= Problem details =
Repeat the material exactly, every line of it.

Start of Records supplied

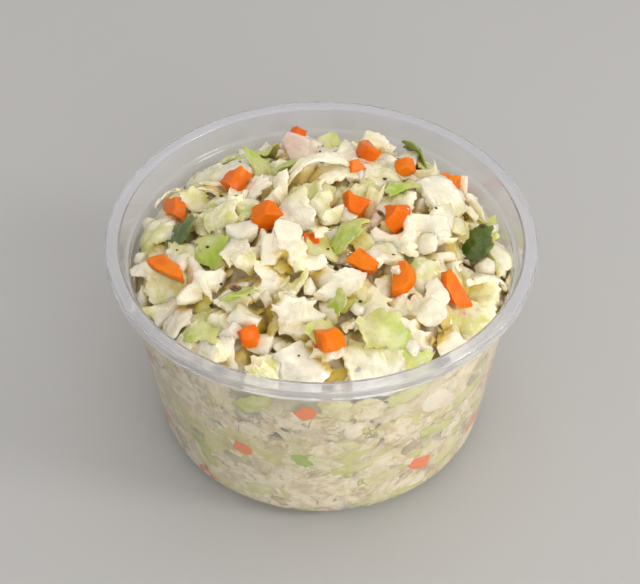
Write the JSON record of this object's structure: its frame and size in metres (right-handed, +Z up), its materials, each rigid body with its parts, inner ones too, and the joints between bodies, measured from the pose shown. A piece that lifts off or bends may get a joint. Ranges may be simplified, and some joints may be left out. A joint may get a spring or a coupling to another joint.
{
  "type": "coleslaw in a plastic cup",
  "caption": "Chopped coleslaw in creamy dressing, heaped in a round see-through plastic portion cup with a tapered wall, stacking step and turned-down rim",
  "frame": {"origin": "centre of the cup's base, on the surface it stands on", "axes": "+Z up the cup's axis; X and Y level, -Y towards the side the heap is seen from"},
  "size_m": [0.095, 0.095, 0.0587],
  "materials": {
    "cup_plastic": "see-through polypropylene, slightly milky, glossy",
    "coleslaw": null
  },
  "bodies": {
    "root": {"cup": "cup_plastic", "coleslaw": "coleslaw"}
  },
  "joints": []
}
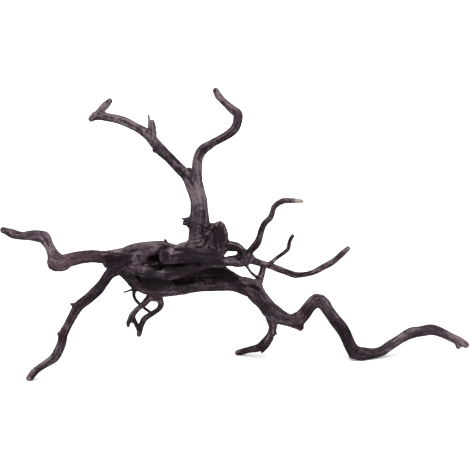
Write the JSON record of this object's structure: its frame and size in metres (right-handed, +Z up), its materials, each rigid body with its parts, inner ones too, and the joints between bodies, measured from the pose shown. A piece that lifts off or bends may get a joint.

End of Records supplied

= Answer to this task =
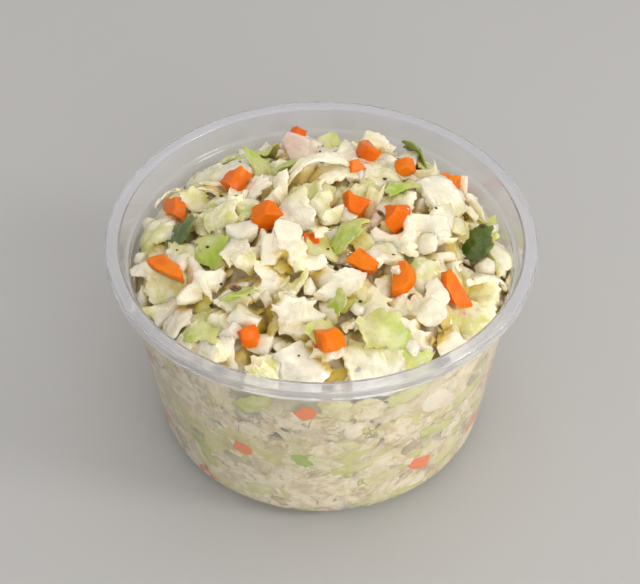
Write the JSON record of this object's structure: its frame and size in metres (right-handed, +Z up), its materials, each rigid body with its parts, inner ones too, and the joints between bodies, measured from the pose shown. A piece that lifts off or bends may get a joint. Ranges may be simplified, and some joints may be left out. A joint may get a spring or a coupling to another joint.
{
  "type": "coleslaw in a plastic cup",
  "caption": "Chopped coleslaw in creamy dressing, heaped in a round see-through plastic portion cup with a tapered wall, stacking step and turned-down rim",
  "frame": {"origin": "centre of the cup's base, on the surface it stands on", "axes": "+Z up the cup's axis; X and Y level, -Y towards the side the heap is seen from"},
  "size_m": [0.095, 0.095, 0.0587],
  "materials": {
    "cup_plastic": "see-through polypropylene, slightly milky, glossy",
    "coleslaw": null
  },
  "bodies": {
    "root": {"cup": "cup_plastic", "coleslaw": "coleslaw"}
  },
  "joints": []
}
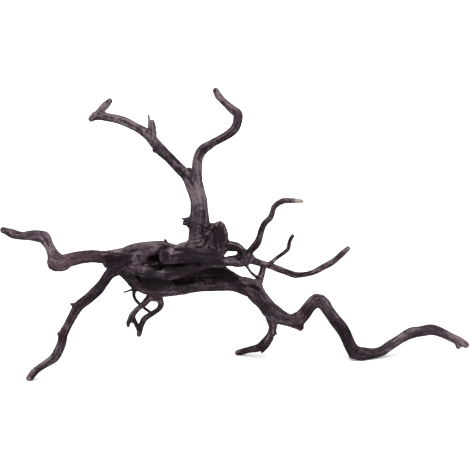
Write the JSON record of this object's structure: its frame and size in metres (right-handed, +Z up), its materials, each rigid body with its parts, inner ones too, and the joints between bodies, measured from the pose shown. A piece that lifts off or bends may get a joint.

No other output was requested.